Get a signed URL for file upload

curl -X GET https://api.sensay.io/v1/replicas/$REPLICA_UUID/training/files/upload?filename=your_file.pdf \
 -H "X-ORGANIZATION-SECRET: $ORGANIZATION_SECRET" \
 -H "Content-Type: application/json"

Example response:

{
  "success": true,
  "signedURL": "https://storage.googleapis.com/...",
  "knowledgeBaseID": 12345
}

This prepares the system for your file upload and returns a special URL where you can upload your file, along with the knowledge base ID for tracking.
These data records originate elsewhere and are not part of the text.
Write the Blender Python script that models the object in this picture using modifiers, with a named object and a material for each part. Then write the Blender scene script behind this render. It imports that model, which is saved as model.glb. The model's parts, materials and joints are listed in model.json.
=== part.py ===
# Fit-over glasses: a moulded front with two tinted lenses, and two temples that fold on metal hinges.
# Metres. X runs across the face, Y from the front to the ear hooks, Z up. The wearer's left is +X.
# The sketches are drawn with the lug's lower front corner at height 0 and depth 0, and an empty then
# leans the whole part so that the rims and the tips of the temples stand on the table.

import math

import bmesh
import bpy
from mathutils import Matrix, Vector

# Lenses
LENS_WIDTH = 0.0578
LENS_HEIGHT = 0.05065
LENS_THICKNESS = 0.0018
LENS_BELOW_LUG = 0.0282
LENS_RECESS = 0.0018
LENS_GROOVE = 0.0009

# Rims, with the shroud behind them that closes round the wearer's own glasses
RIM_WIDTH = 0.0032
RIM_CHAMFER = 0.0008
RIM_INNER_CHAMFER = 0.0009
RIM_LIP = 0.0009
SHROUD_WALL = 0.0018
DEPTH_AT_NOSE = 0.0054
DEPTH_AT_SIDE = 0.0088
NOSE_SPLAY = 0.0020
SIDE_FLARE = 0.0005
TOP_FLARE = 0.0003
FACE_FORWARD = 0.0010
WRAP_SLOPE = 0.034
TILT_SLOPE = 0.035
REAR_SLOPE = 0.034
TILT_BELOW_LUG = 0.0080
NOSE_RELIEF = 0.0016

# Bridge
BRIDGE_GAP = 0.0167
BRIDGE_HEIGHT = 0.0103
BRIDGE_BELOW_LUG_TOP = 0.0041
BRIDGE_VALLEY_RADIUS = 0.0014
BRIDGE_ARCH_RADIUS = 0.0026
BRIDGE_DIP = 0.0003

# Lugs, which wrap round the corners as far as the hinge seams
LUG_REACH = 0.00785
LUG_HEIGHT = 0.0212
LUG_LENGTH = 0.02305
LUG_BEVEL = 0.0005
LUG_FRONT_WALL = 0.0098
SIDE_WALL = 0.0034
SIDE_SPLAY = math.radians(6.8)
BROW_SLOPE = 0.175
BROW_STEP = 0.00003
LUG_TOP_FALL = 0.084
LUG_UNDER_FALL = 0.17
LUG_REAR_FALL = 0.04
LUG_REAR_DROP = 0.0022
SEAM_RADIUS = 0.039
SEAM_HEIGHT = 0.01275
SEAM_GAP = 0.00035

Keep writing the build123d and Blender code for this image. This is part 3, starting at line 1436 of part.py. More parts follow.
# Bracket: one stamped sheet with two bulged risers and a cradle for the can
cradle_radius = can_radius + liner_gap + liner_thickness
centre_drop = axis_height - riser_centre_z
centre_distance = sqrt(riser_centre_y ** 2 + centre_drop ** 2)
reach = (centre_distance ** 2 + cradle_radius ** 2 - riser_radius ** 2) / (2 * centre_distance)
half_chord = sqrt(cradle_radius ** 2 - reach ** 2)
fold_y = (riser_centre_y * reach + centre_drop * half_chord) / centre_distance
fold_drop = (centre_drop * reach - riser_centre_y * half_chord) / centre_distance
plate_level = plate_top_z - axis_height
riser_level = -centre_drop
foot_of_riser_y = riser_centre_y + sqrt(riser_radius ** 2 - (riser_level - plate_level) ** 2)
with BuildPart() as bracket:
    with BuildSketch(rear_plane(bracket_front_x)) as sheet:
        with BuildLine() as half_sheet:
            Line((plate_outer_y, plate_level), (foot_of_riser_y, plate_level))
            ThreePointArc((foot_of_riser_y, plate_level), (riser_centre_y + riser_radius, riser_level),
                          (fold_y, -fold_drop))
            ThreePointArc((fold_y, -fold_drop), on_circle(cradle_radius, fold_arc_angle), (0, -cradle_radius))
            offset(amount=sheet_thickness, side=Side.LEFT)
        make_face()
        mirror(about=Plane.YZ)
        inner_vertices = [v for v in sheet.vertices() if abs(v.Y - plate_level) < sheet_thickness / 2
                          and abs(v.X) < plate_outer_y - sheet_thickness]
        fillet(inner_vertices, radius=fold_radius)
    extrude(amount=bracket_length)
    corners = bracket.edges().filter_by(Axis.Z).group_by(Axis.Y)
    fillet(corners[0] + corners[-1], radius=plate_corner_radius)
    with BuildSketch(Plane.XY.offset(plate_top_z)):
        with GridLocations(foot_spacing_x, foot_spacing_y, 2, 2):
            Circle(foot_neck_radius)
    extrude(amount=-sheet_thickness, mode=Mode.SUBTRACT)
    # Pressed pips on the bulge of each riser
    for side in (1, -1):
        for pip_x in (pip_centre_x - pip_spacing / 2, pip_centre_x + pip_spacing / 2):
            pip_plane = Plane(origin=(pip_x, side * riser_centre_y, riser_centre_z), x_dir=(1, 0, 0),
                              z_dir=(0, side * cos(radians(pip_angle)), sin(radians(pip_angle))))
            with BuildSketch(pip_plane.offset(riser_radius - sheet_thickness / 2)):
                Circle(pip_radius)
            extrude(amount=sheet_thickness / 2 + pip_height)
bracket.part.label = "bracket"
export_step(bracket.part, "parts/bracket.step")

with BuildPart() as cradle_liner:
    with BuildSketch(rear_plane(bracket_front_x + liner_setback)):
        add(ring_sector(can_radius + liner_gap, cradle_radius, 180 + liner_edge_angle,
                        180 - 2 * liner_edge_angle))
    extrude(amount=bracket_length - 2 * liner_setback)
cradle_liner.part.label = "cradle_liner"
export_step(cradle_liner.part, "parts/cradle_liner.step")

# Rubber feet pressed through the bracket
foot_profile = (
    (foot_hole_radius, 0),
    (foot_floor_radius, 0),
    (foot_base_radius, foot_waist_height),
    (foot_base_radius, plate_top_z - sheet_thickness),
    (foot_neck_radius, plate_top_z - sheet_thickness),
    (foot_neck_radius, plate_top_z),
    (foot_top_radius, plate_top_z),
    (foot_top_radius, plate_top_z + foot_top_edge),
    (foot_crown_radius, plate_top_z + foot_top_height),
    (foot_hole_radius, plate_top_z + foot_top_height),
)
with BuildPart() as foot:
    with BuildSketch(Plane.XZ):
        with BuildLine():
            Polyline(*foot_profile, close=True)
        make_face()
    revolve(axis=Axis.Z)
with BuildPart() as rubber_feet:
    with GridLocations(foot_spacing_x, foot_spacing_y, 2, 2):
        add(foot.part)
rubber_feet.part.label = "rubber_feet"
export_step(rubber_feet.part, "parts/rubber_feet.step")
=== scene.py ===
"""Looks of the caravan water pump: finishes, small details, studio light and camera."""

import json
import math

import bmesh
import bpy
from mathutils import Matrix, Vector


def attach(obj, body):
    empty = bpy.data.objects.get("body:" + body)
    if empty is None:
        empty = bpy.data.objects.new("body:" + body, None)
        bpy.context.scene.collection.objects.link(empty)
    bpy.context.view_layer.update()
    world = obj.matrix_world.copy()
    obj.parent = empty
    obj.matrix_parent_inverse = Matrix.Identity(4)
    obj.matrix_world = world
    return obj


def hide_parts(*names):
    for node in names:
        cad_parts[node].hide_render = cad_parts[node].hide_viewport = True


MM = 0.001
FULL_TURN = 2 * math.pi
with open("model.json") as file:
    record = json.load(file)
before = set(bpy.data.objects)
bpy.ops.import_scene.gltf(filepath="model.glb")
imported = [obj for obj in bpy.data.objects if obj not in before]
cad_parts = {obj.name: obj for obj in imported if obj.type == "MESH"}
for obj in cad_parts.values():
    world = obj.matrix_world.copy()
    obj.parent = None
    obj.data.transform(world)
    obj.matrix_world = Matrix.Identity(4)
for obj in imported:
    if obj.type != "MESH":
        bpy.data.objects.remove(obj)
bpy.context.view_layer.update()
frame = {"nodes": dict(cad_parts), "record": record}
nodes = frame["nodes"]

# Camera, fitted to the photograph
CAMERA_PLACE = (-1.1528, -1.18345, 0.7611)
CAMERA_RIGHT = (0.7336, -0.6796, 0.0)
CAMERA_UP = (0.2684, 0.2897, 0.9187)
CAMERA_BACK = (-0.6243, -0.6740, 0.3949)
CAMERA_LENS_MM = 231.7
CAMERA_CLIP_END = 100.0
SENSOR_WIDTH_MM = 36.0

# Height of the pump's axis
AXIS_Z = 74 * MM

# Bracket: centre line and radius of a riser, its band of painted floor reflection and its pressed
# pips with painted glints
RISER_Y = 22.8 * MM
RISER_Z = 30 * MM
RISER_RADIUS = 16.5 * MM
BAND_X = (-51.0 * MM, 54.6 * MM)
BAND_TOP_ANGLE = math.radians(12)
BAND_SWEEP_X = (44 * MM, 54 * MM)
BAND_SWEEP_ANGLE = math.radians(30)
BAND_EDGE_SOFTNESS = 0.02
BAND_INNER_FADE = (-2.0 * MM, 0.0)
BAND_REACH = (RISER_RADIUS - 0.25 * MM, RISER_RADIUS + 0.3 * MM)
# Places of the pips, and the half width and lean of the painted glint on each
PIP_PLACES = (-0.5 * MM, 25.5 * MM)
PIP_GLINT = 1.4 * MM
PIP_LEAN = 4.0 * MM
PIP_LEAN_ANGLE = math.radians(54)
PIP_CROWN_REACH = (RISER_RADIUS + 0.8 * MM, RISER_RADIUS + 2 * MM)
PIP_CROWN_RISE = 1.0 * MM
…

Files up to 50MB are supported.

Upload the file to the signed URL

curl -X PUT $SIGNED_URL \
 -H "Content-Type: application/octet-stream" \
 --data-binary @/path/to/your/file.pdf

After uploading, the system automatically extracts text from your file, processes it, and makes it available for your replica to use.

Managing knowledge base entries

List all knowledge base entries

curl -X GET https://api.sensay.io/v1/replicas/$REPLICA_UUID/training \
 -H "X-ORGANIZATION-SECRET: $ORGANIZATION_SECRET" \
 -H "Content-Type: application/json"

Get a specific knowledge base entry

curl -X GET https://api.sensay.io/v1/replicas/$REPLICA_UUID/training/$KNOWLEDGE_BASE_ID \
 -H "X-ORGANIZATION-SECRET: $ORGANIZATION_SECRET" \
 -H "Content-Type: application/json"

Example response:

{
  "success": true,
  "id": 12345,
  "replica_uuid": "12345678-1234-1234-1234-123456789abc",
  "type": "text",
  "filename": null,
  "status": "READY",
  "raw_text": "Your training text content...",
  "processed_text": "Optimized version of your content...",
  "created_at": "2025-04-15T08:11:00.093761+00:00",
  "updated_at": "2025-04-15T08:11:05.299349+00:00",
  "title": null,
  "description": null
}

Delete a knowledge base entry

curl -X DELETE https://api.sensay.io/v1/replicas/$REPLICA_UUID/training/$KNOWLEDGE_BASE_ID \
 -H "X-ORGANIZATION-SECRET: $ORGANIZATION_SECRET" \
 -H "Content-Type: application/json"

Example response:

{
  "success": true
}

Understanding knowledge base status values

The status field in a knowledge base entry indicates its current processing state:

BLANK: Initial state for a newly created text entry
AWAITING_UPLOAD: Initial state for a file entry before upload
SUPABASE_ONLY: File has been uploaded but not yet processed
PROCESSING: Entry is being processed
READY: Entry has been fully processed and is available for retrieval
SYNC_ERROR: An error occurred during synchronization
ERR_FILE_PROCESSING: An error occurred during file processing
ERR_TEXT_PROCESSING: An error occurred during text processing
ERR_TEXT_TO_VECTOR: An error occurred during vector conversion

If you encounter any error states, you may need to delete the entry and try again.